╭──
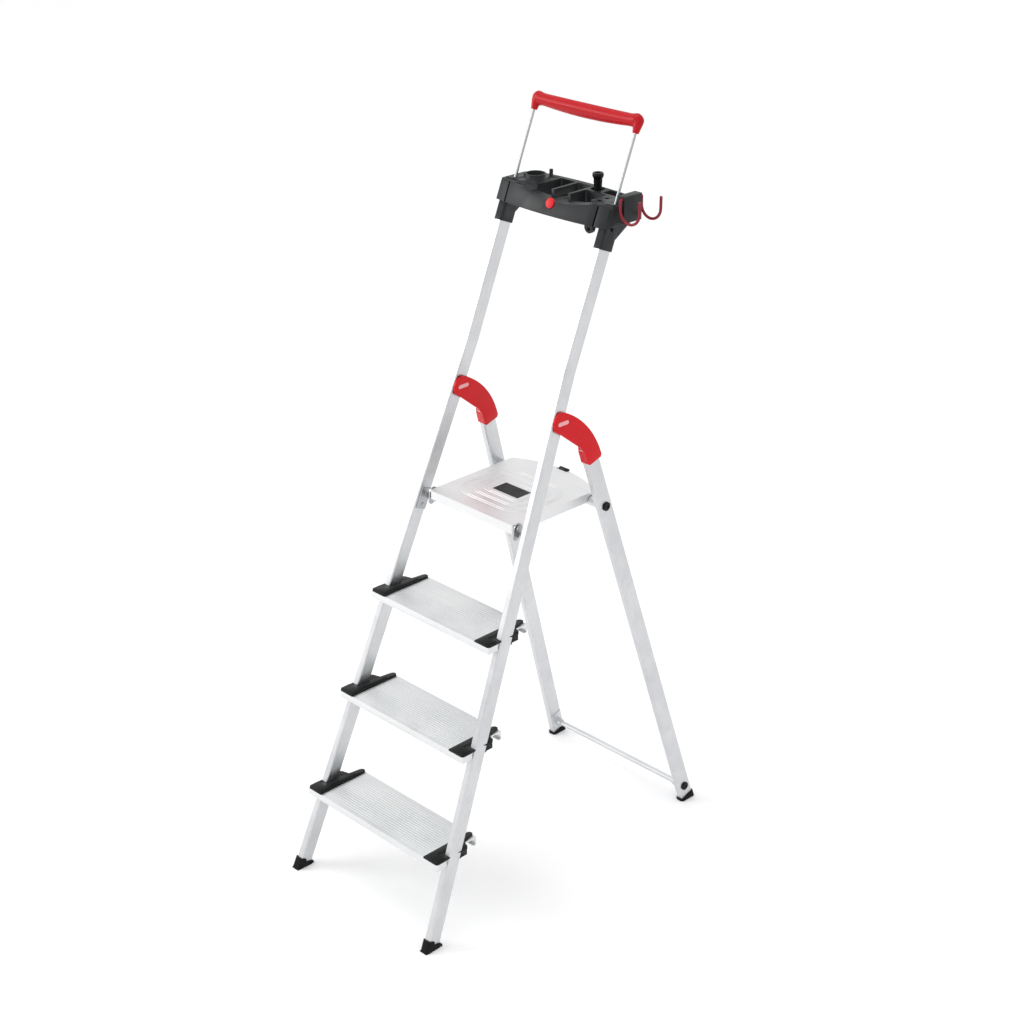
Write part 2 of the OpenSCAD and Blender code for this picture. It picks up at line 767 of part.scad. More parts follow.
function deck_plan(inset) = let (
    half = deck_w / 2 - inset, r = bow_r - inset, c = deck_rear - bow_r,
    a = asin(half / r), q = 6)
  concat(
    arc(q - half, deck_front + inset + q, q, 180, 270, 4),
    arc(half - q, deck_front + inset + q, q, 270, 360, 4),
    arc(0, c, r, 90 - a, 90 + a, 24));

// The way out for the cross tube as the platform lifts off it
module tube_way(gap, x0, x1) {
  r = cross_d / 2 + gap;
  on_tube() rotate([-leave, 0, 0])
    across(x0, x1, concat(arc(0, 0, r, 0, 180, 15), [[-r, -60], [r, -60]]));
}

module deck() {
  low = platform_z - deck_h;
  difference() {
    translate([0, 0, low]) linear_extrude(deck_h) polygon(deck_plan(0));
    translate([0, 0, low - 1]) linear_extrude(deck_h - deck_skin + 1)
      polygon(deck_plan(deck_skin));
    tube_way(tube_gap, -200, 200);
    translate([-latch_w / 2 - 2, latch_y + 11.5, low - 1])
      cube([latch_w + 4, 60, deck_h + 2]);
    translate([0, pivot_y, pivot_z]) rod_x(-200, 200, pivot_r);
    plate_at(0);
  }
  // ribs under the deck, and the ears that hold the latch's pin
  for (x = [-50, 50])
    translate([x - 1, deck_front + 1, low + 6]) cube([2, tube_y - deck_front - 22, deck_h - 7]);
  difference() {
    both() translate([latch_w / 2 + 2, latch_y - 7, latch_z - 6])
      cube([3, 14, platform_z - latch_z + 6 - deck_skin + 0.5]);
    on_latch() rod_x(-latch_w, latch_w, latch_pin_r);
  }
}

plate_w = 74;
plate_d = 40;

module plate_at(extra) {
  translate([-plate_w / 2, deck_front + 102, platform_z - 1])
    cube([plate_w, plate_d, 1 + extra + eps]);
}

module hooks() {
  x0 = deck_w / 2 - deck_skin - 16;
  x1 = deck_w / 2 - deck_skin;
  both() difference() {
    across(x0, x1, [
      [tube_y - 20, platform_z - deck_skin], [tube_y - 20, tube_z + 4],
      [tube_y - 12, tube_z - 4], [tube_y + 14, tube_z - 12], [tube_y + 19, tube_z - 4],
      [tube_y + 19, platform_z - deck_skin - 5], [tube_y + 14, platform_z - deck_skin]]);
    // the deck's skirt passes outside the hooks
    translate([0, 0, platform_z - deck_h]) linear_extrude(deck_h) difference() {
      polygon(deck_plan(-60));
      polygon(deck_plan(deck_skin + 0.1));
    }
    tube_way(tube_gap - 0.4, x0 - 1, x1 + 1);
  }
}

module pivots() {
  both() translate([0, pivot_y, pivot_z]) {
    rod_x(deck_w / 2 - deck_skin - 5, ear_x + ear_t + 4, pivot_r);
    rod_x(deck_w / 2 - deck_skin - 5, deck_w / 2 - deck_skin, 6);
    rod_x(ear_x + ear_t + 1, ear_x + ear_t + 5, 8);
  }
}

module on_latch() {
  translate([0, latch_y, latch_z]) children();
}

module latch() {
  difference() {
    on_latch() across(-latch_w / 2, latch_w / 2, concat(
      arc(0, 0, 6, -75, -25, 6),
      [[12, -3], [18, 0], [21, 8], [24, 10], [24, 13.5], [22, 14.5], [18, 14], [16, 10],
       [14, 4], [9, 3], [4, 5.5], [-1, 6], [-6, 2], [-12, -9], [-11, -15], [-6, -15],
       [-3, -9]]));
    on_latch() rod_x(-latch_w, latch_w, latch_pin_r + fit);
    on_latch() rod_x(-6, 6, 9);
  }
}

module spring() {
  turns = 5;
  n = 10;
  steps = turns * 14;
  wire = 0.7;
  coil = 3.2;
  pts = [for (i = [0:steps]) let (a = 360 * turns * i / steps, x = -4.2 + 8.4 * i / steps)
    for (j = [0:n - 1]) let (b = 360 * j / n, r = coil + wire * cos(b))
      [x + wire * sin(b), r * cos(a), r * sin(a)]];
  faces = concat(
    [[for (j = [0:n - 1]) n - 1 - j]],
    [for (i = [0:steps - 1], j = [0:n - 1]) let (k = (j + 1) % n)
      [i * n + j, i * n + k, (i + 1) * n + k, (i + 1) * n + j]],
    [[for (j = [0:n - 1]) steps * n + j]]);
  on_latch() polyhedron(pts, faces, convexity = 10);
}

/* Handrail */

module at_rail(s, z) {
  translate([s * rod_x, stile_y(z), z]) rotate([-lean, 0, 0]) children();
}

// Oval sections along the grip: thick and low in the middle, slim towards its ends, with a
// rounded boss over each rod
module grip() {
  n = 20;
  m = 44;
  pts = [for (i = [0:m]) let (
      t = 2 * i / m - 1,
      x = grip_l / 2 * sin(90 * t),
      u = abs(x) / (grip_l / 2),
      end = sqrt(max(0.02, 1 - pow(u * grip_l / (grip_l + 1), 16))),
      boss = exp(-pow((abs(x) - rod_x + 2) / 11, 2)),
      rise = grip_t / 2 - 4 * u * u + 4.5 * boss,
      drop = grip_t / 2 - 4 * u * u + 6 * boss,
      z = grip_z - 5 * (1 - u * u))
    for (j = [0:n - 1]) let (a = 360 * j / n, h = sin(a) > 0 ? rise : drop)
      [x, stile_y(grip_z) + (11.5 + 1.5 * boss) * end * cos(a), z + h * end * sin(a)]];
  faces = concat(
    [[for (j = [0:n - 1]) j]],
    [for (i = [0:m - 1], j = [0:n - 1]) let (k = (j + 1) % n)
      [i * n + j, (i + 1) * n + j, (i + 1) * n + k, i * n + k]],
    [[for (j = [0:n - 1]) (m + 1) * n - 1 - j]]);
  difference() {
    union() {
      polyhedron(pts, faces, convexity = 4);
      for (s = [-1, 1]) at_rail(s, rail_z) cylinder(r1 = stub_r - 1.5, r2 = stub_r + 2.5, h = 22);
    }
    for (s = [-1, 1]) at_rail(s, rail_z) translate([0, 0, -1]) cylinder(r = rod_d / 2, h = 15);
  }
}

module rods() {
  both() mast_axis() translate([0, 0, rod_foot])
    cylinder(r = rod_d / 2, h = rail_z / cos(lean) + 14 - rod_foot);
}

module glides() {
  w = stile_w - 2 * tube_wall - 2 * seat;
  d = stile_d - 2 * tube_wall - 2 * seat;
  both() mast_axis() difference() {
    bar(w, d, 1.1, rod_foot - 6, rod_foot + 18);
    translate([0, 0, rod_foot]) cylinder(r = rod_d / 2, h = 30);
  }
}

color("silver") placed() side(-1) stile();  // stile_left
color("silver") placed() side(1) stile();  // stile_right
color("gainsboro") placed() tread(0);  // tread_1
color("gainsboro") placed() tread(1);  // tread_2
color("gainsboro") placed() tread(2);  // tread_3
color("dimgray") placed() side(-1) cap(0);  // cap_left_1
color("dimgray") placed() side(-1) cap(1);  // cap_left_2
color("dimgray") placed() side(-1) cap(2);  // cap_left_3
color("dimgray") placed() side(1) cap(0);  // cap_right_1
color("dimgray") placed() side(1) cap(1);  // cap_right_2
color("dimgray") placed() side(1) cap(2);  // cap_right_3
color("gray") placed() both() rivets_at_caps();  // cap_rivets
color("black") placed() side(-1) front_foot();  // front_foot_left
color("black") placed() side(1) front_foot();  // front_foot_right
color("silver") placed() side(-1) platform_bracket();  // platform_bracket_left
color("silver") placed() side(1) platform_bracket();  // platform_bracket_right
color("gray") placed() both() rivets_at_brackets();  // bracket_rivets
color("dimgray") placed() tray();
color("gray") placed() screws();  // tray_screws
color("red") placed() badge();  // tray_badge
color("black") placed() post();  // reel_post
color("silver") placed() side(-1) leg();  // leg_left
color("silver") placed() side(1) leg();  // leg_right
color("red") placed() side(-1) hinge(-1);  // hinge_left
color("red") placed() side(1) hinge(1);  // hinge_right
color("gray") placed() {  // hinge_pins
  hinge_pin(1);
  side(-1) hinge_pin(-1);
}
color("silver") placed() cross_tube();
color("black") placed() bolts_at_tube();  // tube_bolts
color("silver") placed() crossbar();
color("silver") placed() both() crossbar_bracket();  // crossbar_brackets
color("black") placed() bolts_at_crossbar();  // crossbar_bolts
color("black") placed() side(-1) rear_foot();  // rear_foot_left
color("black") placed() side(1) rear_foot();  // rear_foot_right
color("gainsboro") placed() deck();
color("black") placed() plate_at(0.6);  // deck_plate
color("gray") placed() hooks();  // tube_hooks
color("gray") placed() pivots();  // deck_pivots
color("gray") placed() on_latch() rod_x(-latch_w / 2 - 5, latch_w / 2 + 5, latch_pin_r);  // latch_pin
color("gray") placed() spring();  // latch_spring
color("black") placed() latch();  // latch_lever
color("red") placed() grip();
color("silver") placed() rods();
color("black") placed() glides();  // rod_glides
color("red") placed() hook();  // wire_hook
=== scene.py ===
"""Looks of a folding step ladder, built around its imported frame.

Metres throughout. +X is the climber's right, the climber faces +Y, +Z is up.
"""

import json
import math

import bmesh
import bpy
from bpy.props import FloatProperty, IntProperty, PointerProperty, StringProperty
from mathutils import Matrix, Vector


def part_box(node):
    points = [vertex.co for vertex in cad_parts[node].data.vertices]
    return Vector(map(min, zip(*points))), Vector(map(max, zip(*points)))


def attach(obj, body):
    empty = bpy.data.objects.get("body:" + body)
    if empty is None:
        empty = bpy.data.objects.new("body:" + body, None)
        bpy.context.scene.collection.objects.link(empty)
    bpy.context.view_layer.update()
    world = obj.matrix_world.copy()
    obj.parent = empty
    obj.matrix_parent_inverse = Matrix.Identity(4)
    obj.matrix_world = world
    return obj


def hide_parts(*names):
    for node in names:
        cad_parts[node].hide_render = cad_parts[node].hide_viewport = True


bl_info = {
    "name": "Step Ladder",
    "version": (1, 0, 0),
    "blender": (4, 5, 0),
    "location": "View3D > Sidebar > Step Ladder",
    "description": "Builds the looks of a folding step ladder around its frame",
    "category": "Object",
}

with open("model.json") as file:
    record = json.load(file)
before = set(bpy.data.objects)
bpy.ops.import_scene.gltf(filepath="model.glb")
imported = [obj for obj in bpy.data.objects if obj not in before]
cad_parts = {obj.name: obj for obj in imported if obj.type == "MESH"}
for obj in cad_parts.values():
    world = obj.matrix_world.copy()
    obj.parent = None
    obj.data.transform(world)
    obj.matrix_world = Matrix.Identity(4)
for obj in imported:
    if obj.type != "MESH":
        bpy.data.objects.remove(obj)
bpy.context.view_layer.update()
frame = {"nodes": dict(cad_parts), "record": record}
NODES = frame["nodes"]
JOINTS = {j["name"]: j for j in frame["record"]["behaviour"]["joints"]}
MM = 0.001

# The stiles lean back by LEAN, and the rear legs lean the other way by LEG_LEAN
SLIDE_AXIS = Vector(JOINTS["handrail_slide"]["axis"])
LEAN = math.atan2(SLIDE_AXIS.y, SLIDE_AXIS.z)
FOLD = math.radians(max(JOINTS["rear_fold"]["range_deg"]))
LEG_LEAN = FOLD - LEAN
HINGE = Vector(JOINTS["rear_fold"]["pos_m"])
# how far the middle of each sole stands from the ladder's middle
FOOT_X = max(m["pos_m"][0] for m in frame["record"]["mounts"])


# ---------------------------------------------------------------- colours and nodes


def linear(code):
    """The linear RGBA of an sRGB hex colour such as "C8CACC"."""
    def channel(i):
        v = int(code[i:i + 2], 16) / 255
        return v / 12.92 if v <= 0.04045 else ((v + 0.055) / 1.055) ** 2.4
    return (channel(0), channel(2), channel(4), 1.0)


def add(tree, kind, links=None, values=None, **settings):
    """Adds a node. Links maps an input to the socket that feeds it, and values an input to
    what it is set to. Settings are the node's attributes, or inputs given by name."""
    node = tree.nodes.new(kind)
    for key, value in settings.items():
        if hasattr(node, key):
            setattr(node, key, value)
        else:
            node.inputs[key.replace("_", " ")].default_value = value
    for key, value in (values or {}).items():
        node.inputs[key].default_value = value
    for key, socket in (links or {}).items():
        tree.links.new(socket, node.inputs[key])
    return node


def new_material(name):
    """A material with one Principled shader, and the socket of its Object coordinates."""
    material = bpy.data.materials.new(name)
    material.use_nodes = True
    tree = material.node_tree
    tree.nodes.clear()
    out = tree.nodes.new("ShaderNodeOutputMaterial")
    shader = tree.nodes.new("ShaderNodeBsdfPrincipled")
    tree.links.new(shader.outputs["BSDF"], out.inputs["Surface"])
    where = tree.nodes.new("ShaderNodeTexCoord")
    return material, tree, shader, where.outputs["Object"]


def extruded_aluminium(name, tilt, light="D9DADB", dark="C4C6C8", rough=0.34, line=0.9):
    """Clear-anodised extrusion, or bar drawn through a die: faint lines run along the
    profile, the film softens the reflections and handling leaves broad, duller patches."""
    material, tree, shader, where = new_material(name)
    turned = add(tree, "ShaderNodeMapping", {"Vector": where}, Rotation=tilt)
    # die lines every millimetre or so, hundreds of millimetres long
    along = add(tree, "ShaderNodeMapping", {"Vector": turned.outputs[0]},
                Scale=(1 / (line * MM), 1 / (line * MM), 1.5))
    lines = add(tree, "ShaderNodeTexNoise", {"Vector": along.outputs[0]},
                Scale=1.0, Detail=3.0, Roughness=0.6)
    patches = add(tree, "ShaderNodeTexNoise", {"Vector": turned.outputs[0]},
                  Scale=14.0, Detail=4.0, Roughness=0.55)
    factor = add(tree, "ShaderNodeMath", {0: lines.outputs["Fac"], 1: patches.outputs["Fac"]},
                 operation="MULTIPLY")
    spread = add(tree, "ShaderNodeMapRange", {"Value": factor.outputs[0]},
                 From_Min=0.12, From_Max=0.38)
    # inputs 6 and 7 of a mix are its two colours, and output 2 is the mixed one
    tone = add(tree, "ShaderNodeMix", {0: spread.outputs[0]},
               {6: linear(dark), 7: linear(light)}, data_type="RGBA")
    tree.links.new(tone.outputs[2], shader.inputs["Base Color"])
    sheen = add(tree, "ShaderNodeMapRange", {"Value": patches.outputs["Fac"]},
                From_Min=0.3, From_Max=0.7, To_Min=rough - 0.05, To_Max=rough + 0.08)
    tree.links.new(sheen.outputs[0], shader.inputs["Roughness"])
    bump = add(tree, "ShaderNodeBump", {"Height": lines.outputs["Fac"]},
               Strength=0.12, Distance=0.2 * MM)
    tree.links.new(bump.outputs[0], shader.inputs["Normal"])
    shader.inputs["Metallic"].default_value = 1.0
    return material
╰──
### What needs to be done
In this exercise, copy only the lines from the opening line of the material through the line where "arc(0, c, r, 90 - a, 90 + a, 24));" appears.

### Response below
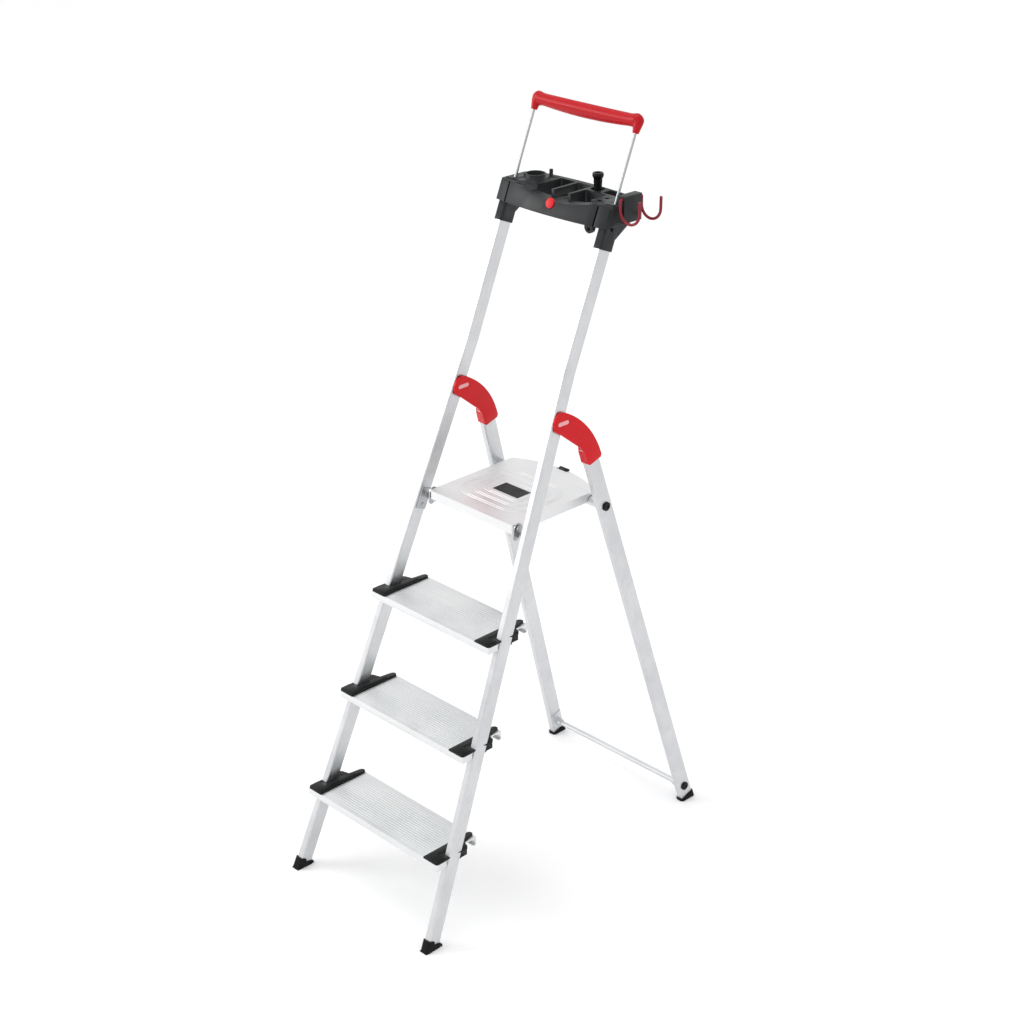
Write part 2 of the OpenSCAD and Blender code for this picture. It picks up at line 767 of part.scad. More parts follow.
function deck_plan(inset) = let (
    half = deck_w / 2 - inset, r = bow_r - inset, c = deck_rear - bow_r,
    a = asin(half / r), q = 6)
  concat(
    arc(q - half, deck_front + inset + q, q, 180, 270, 4),
    arc(half - q, deck_front + inset + q, q, 270, 360, 4),
    arc(0, c, r, 90 - a, 90 + a, 24));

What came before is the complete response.